EXERCÍCIOS - Exercício 396

  • (FCC 2014)

Ao cabo de uma palestra, perguntaram-me se concordo com a tese de que só é possível filosofar em alemão. Não foi a primeira vez. Essa questão se popularizou a partir de versos da canção “Língua”, de Caetano Veloso (“Está provado que só é possível filosofar em alemão”).

Ocorre que os versos que se encontram no interior de uma canção não estão necessariamente afirmando aquilo que afirmariam fora do poema. O verso em questão possui carga irônica e provocativa: tanto mais quanto a afirmação é geralmente atribuída a Heidegger, filósofo cujo tema precípuo é o ser. Ora, logo no início de “Língua”, um verso (“Gosto de ser e de estar”) explora um privilégio poético-filosófico da língua portuguesa, que é a distinção entre ser e estar: privilégio não compartilhado pela língua alemã. Mas consideremos a tese de Heidegger. Para ele, a língua do pensamento por excelência é a alemã. Essa pretensão tem uma história. Os pensadores românticos da Alemanha inventaram a superioridade filosófica do seu idioma porque foram assombrados pela presunção, que lhes era opressiva, da superioridade do latim e do francês.
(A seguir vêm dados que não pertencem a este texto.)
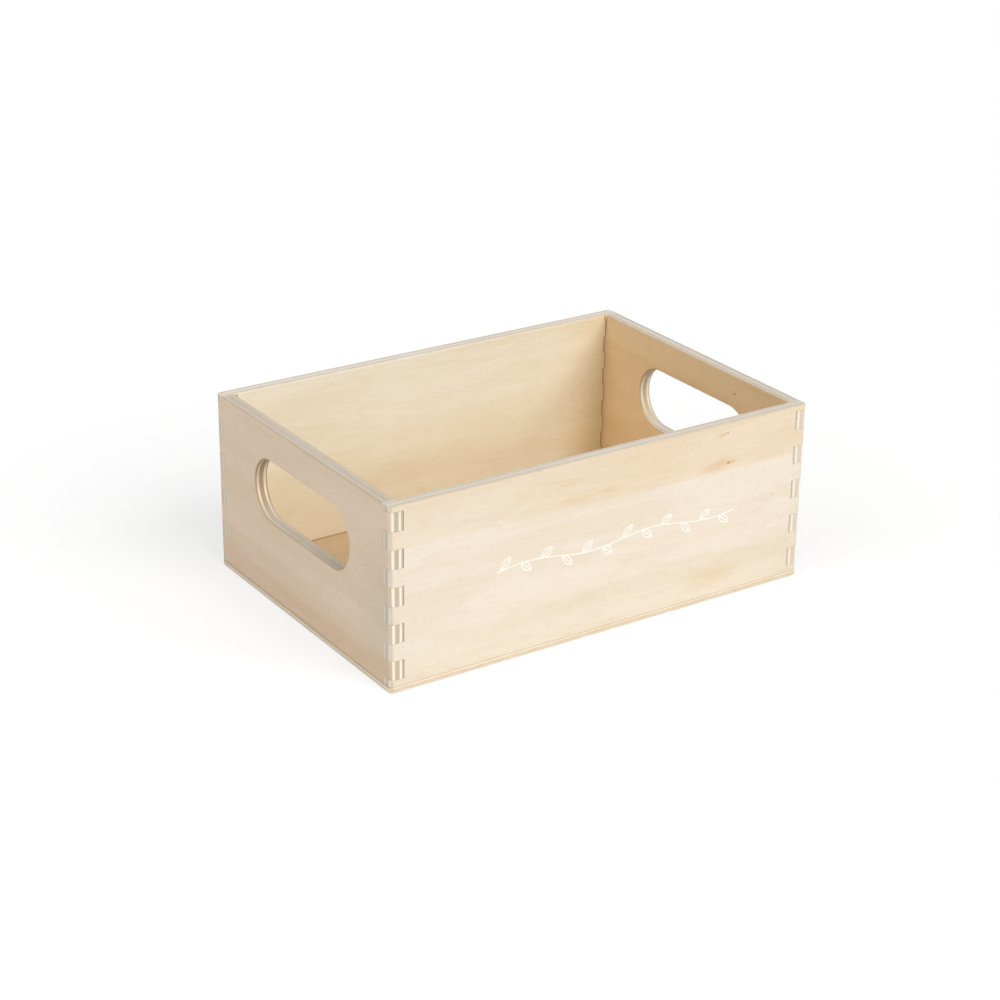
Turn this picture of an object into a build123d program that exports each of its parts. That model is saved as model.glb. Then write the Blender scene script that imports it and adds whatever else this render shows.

O latim foi a língua da filosofia e da ciência na Europa desde o Império Romano até a segunda metade do século XVIII, enquanto o alemão era considerado uma língua bárbara. Entre os séculos XVII e XVIII, a França dominou culturalmente a Europa. Paris foi a nova Roma e o francês o novo latim. Não admira que os intelectuais alemães − de origem burguesa − tenham reagido violentamente contra o culto que a aristocracia do seu país dedicava a tudo o que era francês e o concomitante desprezo que reservava a tudo o que era alemão. Para eles, já que a França se portava como a herdeira de Roma, a Alemanha se identificaria com a Grécia. Se o léxico francês era descendente do latino, a morfologia e a sintaxe alemãs teriam afinidades com as gregas. Se modernamente o francês posava de língua da civilização universal, é que eram superficiais a civilização e a universalidade; o alemão seria, ao contrário, a língua da particularidade germânica: autêntica, profunda, e o equivalente moderno do grego.

Levando isso em conta, estranha-se menos o fato de que Heidegger tenha sido capaz de querer crer que a superficialidade que atribui ao pensamento ocidental moderno tenha começado com a tradução dos termos filosóficos gregos para o latim; ou de afirmar que os franceses só consigam começar a pensar quando aprendem alemão.

Estranho é que haja franceses ou brasileiros que acreditem nesses mitos germânicos, quando falam idiomas derivados da língua latina, cujo vocabulário é rico de 2000 anos de filosofia, e que tinha − ela sim − enorme afinidade com a língua grega.

(CICERO, A. A filosofia e a língua alemã. In: F. de São Paulo . Disponível em: www1.folha.uol.com.br/fsp/ilustradi/fq0505200726. htm. Acesso em: 08/06/2014)


Depreende-se corretamente do contexto:


A) O domínio cultural da burguesia francesa sobre a aristocracia alemã afetou o modo como a própria língua alemã passou a ser percebida pelos europeus: muitos julgaram-na, injustamente, uma língua “bárbara”.

B) As semelhanças entre as línguas alemã e grega foram usadas, no romantismo alemão, como argumento para rebater a ideia, dominante no país, de que a cultura romana, hegemônica, era superior à alemã.

C) A suposta primazia da língua alemã foi forjada por pensadores do romantismo alemão, visto que a no- ção de que o latim e o francês seriam línguas superiores os oprimia e intimidava.

D) O Romantismo tal como se deu na Alemanha, ao contrário da corrente francesa, buscava explicar o declínio da civilização moderna a partir dos mitos germânicos fundamentais, que remontam aos dos gregos.

E) O fato de que a superficialidade do pensamento ocidental, em oposição à profundidade dos antigos, começa com a tradução de termos filosóficos para o francês corrobora o que se afirma na canção citada.